Note: If there is no registered nominee, the legal heirs of the deceased employee may claim the death benefit payout. 

Documents Required For Claiming EDLI Benefits

Submitting all the necessary documents along with Form 5 IF is crucial for smooth and seamless claim processing. The documents to be submitted when claiming EDLI benefits are as follows.

  • Form 5 IF duly signed and certified by both the nominee and the employer 
  • Death certificate of the deceased employee 
  • Identity and address proof of the claimant
  • Legal heir certificate or succession certificate (in case the legal heirs are claiming the death benefit) 
  • Cancelled cheque containing details of the bank account of the claimant  

Conclusion

The Employees’ Deposit Linked Insurance scheme is a crucial provision within the EPF framework. It is designed to provide financial security to the family of an organised sector employee in the case of their death during the employment period.  The lump sum death benefit payout that the loved ones of the deceased employee receive can be used to tide over their financial obligations.

FAQs

Is the EDLI scheme applicable to all employees?

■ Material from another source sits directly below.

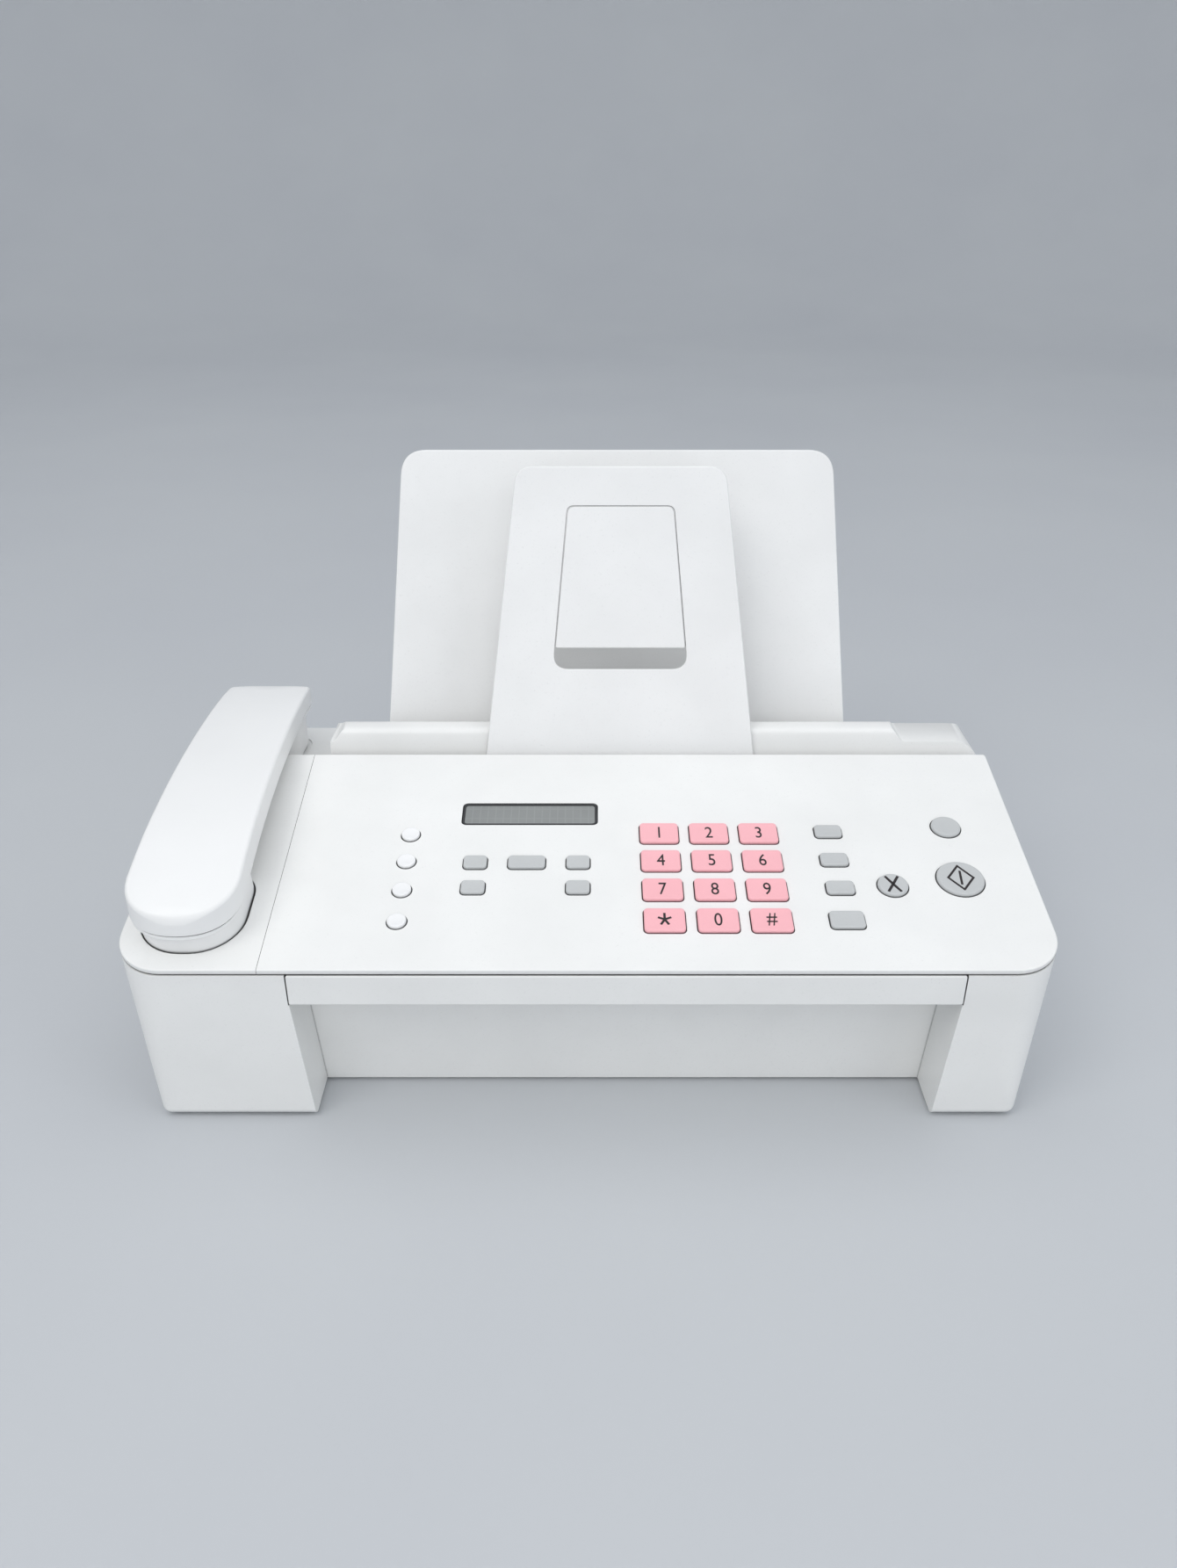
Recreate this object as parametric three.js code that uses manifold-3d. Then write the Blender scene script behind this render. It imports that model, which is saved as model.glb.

Yes. The Employees’ Deposit Linked Insurance scheme is applicable to all employees covered under the Employees Provident Fund (EPF) scheme.

What is the maximum payout under EDLI?

Under EDLI by EPFO, the maximum death benefit payable to the nominees or legal heirs of deceased employees is capped at ₹7 lakh.

Will I still be covered by the EDLI scheme even if I already have a life insurance plan?

Yes. Even if you already have a life insurance plan with another insurance entity, your beneficiaries can still claim the death benefit payout provided by the EDLI scheme

What happens if the employee has not nominated any individual for receiving the benefits under the EDLI scheme?

If an employee has not appointed any nominee, the legal heirs can claim the benefits under the EDLI scheme in the event of death during service. 

Should all employers mandatorily opt for the EDLI scheme?

No. Employers may choose to opt out of the Employees’ Deposit Linked Insurance scheme if they provide life insurance with better benefits and higher payouts to their employees.